GitHub - CodeAtCode/deadsimple: A Fast and simple document extractor based on markitdown library with 0 OCRs

D(ocument)e(xtractor)adSimple

This FastAPI service extracts text content from a wide variety of document formats (PDF, DOCX, PPTX, EPUB, HTML, TXT, etc.) using markitdown. It returns the content as an array of strings, one for each logical page, slide, or section.

🚀 Features

Supports multiple document formats
Returns page-wise content as a JSON array
Automatically detects file type via content-type
FastAPI + Uvicorn app, easy to deploy

📦 Supported File Types

PDF (application/pdf)
DOCX / Word
PPTX / PowerPoint
EPUB
HTML
Markdown
TXT
CSV

Example usage

In OpenWebUI, configure for Document Extractor external and as url http://localhost:5000 (you can change this based on your needs)
Locally, curl -X POST http://localhost:5000/process -H "Content-Type: application/pdf" --data-binary @file.pdf

Env

PORT=5000
LLM_TOKEN # You can use a LLM to read images
LLM_MODEL # The LLM model
LLM_URL # The URL of an OpenAI compatible provider

🧪 Setup (with virtual environment)

python3 -m venv .venv
source .venv/bin/activate

pip install -r requirements.txt

./main.py

Optional Backends

The service can work with optional backends that provide extra capabilities such as OCR, document linking, and content analysis.
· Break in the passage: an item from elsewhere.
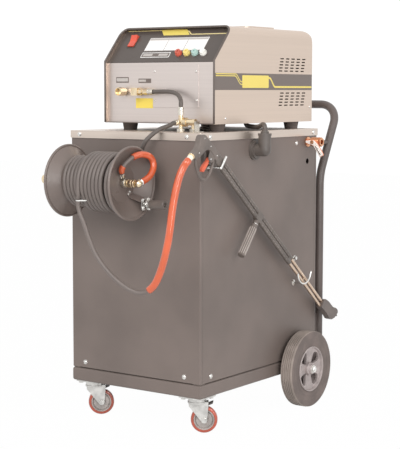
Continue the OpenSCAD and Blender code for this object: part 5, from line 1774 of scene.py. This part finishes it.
# ---------------------------------------------------------------- reel
@dataclass
class ReelFittings:
    """Swivel and elbow in the drum's dish, the crank arm with its bolts, and the knob."""

    node: str = "reel_fittings"
    elbow_x: float = 150.0

    def part(self, name: str, profile: Outline, look: str, steps: int = 48, place: Point = (0, 0, 0),
             axis: Vector = X_AXIS) -> None:
        """One turned or six-sided piece on the drum, at a place given from the reel's middle."""
        turned(profile, REEL.at(*place), name, self.node, steps, axis, look=look)

    def swivel(self, rings: Tree) -> None:
        """Knurled union, brass body, hexagon and elbow up to the link hose.

        Args:
            rings: tree that repeats a shape round the axle.
        """
        self.part("union_nut", [
            (75.6, 0), (75.6, 14.6), (77.4, 16), (93, 16), (95, 14.6), (95, 0)], "ferrule_steel")
        ridge = moulding(REEL, block(78.5, -0.75, 92, 0.75), 15.7, 16.9, 0.0, 0.3)
        values = {"Count": 40, "Centre": REEL.at(0, 0, 0)}
        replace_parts(grow(rings, ridge, values, "union_knurl", "ferrule_steel", "drum"), self.node)
        self.part("swivel_body", [
            (95, 0), (95, 12), (101, 12), (102, 14.4), (106, 14.4), (107, 12.4), (125, 12.4), (126, 14.4),
            (130, 15), (134, 14.4), (135, 12.4), (139, 12.4), (139, 0)], "brass")
        self.part("swivel_hex", [
            (107.6, 0), (107.6, 15.2), (108.8, 16.2), (123.2, 16.2), (124.4, 15.2), (124.4, 0)],
                  "brass", 6)
        elbow = bmesh.new()
        bmesh.ops.create_uvsphere(elbow, u_segments=32, v_segments=20, radius=14 * MM,
                                  matrix=Matrix.Translation(REEL.at(self.elbow_x, 0, 0)))
        stand_in(elbow, "swivel_elbow", self.node, look="brass")
        self.part("elbow_collar", [
            (0, 0), (0, 11.4), (11.5, 11.4), (12, 13), (13.4, 13.6), (15.2, 13.6), (16, 12.8), (16, 0)],
            "chrome", 40, (self.elbow_x, 0, 0), Vector((0, 13, 4)).normalized())
        link_end = Vector((90.5, -17, 34))
        end = link_end + 10 * (link_end - Vector((92, -20, 38))).normalized()
        self.part("inlet_nut", [
            (75.8, 0), (75.8, 10.2), (77, 11.2), (86, 11.2), (87, 10.2), (87, 0)], "chrome", 6,
                  (0, end.y, end.z))
        inlet = row([(78, end.y, end.z), (end.x - 3, end.y, end.z), tuple(end), (90.6, -17.5, 35)], REEL)
        tube(smooth_route(inlet, 6), 8.4, "inlet_bend", self.node, 24, look="ferrule_steel")

    def crank(self, fasteners: Fasteners) -> None:
        """Arm from the shaft to the rim, the bolted foot of the stud, the stud and the knob.

        Args:
            fasteners: where its bolts come from.
        """
        arm = [
            (75.6, 38), (75.6, 66), (122, 90), (122, 122), (125.5, 122), (125.5, 88.6), (79.1, 64.6),
            (79.1, 38)]
        stand_in(moulding(CRANK, arm, -12, 12, 0.5, 0.5), "crank_arm", self.node, look="dark_paint")
        foot = rounded([(46, -100), (96, -100), (96, -56), (46, -56)], 8)
        stand_in(moulding(facing_side(REEL.origin), foot, 125.6, 128.6, 0.3, 0.8), "crank_foot", self.node,
                 look="zinc")
        cos, sin = math.cos(CRANK_TURN), math.sin(CRANK_TURN)
        stud_bolts = [(128.6, y, z) for y, z in ((54, -64), (89, -63), (56, -92), (88, -93))]
        arm_bolts = [(79.1, 52 * cos - o * sin, 52 * sin + o * cos) for o in (-6, 6)]
        for name, places, size in (("crank_bolts", stud_bolts, 1.5), ("arm_bolts", arm_bolts, 0.8)):
            at = [(point, X_AXIS) for point in row(places, REEL)]
            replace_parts(fasteners.set_out(name, Head.HEX, at, size, "drum", "chrome"), self.node)
        self.part("crank_stud", [
            (125.5, 0), (125.5, 10.5), (127, 12), (134, 12), (135.5, 10.5), (136, 9), (144.5, 9), (144.5, 5),
            (205, 5), (205, 0)], "chrome", 40, (0, 75, -78))
        knob = [
            (145.2, 5.3), (145.2, 13), (146.6, 14.6), (150, 15.2), (204, 16.2), (211, 16.0), (213.4, 14.8),
            (213.4, 9.4), (212.4, 8.8), (204, 8.4), (204, 5.3)]
        turned(knob, REEL.at(0, 75, -78), "knob_grip", "crank_knob", 56, smooth=40.0)


# ---------------------------------------------------------------- head and panels
@dataclass
class Badges:
    """Plain plates, stripes and stickers on the head, with nothing written on them."""

    slot: str = "stainless_hood"

    def badge(self, name: str, plane: Plane, outline: Outline, look: str, *shape: float) -> None:
        """One plate; its shape is the lower and upper height and, for some, the bevel."""
        settle(plate_mesh(plane, outline, *shape), name, self.slot, "root", 20.0, look)

    def side(self) -> None:
        """Dark band with the badge and yellow lines along the hood's right side."""
        self.badge("band_side", HEAD_SIDE, block(152, 1269, 845, 1332), "band_dark", 0.0, 0.25)
        plate = rounded(block(335, 1277, 519, 1325), 5)
        self.badge("badge_side", HEAD_SIDE, plate, "badge_yellow", 0.2, 1.1, 0.5)
        for name, line, width in (("upper", [(159, 1329)] + swoosh((285, 1329), (334, 1300)), 3.4),
                                  ("lower", [(159, 1322)] + swoosh((278, 1322), (334, 1290)), 3.4),
                                  ("rear", swoosh((520, 1316), (572, 1281)) + [(842, 1281)], 7.0)):
            self.badge("line_side_" + name, HEAD_SIDE, strip(line, width), "badge_yellow", 0.2, 0.45)

    def front(self) -> None:
        """Labels on the head's front, and the slanted panel's sheet, label, badge and lines."""
        fields = (
            ("label_valve", HEAD_FRONT, (-216, 1296, -154, 1318), 1.5, "band_dark", 0.0, 0.5),
            ("label_valve_field", HEAD_FRONT, (-213, 1301, -157, 1314), 0, "print_grey", 0.45, 0.56),
            ("label_outlet", HEAD_FRONT, (-106, 1295, -45, 1312), 1.5, "band_dark", 0.0, 0.5),
            ("label_outlet_field", HEAD_FRONT, (-103, 1300, -70, 1308), 0, "print_grey", 0.45, 0.56),
            ("sticker_front", HEAD_FRONT, (-119, 1199, -36, 1237), 2, "sticker_yellow", 0.0, 0.25),
            ("sheet_white", SLANT_FACE, (-110, 59, 170, 127), 2, "sheet_white", 0.0, 0.3),
            ("sheet_header", SLANT_FACE, (-108, 115, 168, 125), 0, "print_grey", 0.28, 0.36),
            ("sheet_rule_0", SLANT_FACE, (-17.7, 61, -16.3, 115), 0, "band_dark", 0.28, 0.36),
            ("sheet_rule_1", SLANT_FACE, (75.3, 61, 76.7, 115), 0, "band_dark", 0.28, 0.36),
            ("sheet_foot", SLANT_FACE, (-108, 59.4, 168, 61), 0, "band_dark", 0.28, 0.36),
            ("label_panel", SLANT_FACE, (-111, 25, 25, 51), 2, "sheet_white", 0.0, 0.3),
            ("label_panel_field", SLANT_FACE, (-108.5, 28, 22.5, 48), 1.5, "band_dark", 0.28, 0.36),
            ("label_panel_bar_0", SLANT_FACE, (-103, 33, -58, 44), 0, "print_grey", 0.34, 0.42),
            ("label_panel_bar_1", SLANT_FACE, (-28, 33, 15, 44), 0, "print_grey", 0.34, 0.42))
        for name, plane, corners, corner, look, *shape in fields:
            outline = block(*corners)
            self.badge(name, plane, rounded(outline, corner) if corner else outline, look, *shape)
        plate = rounded([(-55, 140), (69, 140), (44, 170), (-79, 170)], 4)
        self.badge("badge_front", SLANT_FACE, plate, "badge_yellow", 0.2, 1.1, 0.5)
        for name, line in (("left", [(-244, 167), (-74, 167)]),
                           ("right", swoosh((50, 160), (82, 143)) + [(238, 143)])):
            self.badge("line_front_" + name, SLANT_FACE, strip(line, 4.0), "line_cream", 0.1, 0.4)


@dataclass
class SheetScrews:
    """Screws of the head's plates, the panels and the lid's rim."""

    fasteners: Fasteners
    overhang: float = 4.0
    low_z: float = 217.0

    def head(self) -> None:
        """Pan heads of the access plate and the hood."""
        plate = [(HEAD_FRONT.at(x, z, 1.6), HEAD_FRONT.normal()) for x, z in (
            (-27, 1339), (168, 1338), (170, 1230), (-27, 1228))]
        side = [(HEAD_SIDE.at(y, z), HEAD_SIDE.normal()) for y, z in ((830, 1201), (224, 1163))]
        self.fasteners.set_out("access_plate_screws", Head.PAN, plate, 0.9)
        self.fasteners.set_out("hood_side_screws", Head.PAN, side, 1.0)

    def panels(self) -> None:
        """Dome heads with washers on the panels and the lid's rim."""
        front, back = Vector((0, -1, 0)), Vector((0, 1, 0))
        places = [(MAIN.at(x, -1.2 - self.overhang, 1100), front) for x in (-261, 247)]
        places += [(MAIN.at(x, -1.2, self.low_z), front) for x in (-242, 233)]
        places += [(MAIN.at(x, 816.2, self.low_z), back) for x in (-240, 240)]
        for side in (-1, 1):
            places += [(MAIN.at(side * (306.2 + out), y, z), Vector((side, 0, 0))) for out, y, z in (
                (self.overhang, 56, 1099), (self.overhang, 780, 1099), (0, 68, self.low_z), (0, 657, 1059))]
        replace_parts(self.fasteners.set_out("panel_dome_screws", Head.DOME, places, 1.5), "panel_screws")


@dataclass
class HoodTrim:
    """Dark edging round the hood's open front, and a lining inside its left wall."""

    edge_x: float = 259.2
    edge_y: float = 149.2
    shoulder_z: float = 1379.0
    top_z: float = 1507.2
    corner: float = 29.0

    def build(self) -> None:
        """Makes the lining and the edging, which is one line over the hood."""
        shape = [(148, 1143), (164.5, 1143), (164.5, self.shoulder_z), (148, self.shoulder_z)]
        lining = moulding(facing_side((-259.6, 0, 0)), shape, 0.0, 1.4, 0.0, 0.3)
        settle(lining, "hood_lining", "stainless_hood", "root", 30.0, "edge_dark")
        right = [(self.edge_x, self.edge_y, 1143.5), (self.edge_x, self.edge_y, self.shoulder_z)]
        for a in (math.radians(90 * step / 8) for step in range(9)):
            z = self.top_z - self.corner + self.corner * math.sin(a)
            right.append((self.edge_x - self.corner + self.corner * math.cos(a),
                          149.4 + (z - self.shoulder_z) * 115 / 129, z))
        path = row(right + [(-x, y, z) for x, y, z in right[::-1]])
        fine = [a.lerp(b, t / 4) for a, b in zip(path, path[1:]) for t in range(4)] + [path[-1]]
        settle(tube_mesh(fine, 4.0, 10), "hood_edge", "stainless_hood", "root", 60.0, "edge_dark", False)


# ---------------------------------------------------------------- everything carried over
def dress_nodes() -> None:
    """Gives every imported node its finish."""
    slots = sorted({entry["slot"] for entry in frame["record"]["materials"]})
    for name, node in frame["nodes"].items():
        for holder in node.material_slots:
            label = holder.material.name.split(".")[0] if holder.material else ""
            if label not in slots:
                label = next((s for s in slots if s in label), "dark_paint")
            holder.material = NODE_FINISHES[name].material(name) if name in NODE_FINISHES else finish(label)
        log.info("dressed %s", name)


def main() -> None:
    """Builds the camera, the hoses and then every other piece."""
    studio = Studio()
    studio.camera()
    Hoses().build()
    studio.build()
    dress_nodes()
    fasteners = Fasteners()
    for side in (-1, 1):
        RearWheel(side).build()
    Axle().build()
    for side, trail in ((-1, 40.0), (1, 34.0)):
        CastorWheel(side, trail).build()
    Gun().build(fasteners)
    lance = Lance()
    lance.sleeves()
    lance.handle()
    PushHandle().build()
    ValveLever().build()
    fittings = ReelFittings()
    fittings.swivel(ring_tree())
    fittings.crank(fasteners)
    badges = Badges()
    badges.side()
    badges.front()
    screws = SheetScrews(fasteners)
    screws.head()
    screws.panels()
    HoodTrim().build()


if __name__ == "__main__":
    main()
These backends are not required for basic operation; the API works out‑of‑the‑box.

Available backends

ocrflux – OCR extraction backend
doclings – Document linking backend
docstrange – Specialized document processing backend
marker – Marker based backend

Installation

Each backend is provided as an extra in pyproject.toml. Install the desired backend with pip, for example:

pip install .[ocrflux]
pip install .[doclings]
pip install .[docstrange]
pip install .[marker]

You can also install multiple extras at once:

pip install .[ocrflux,doclings,docstrange,marker]

If no extra is installed, the core service runs without these features.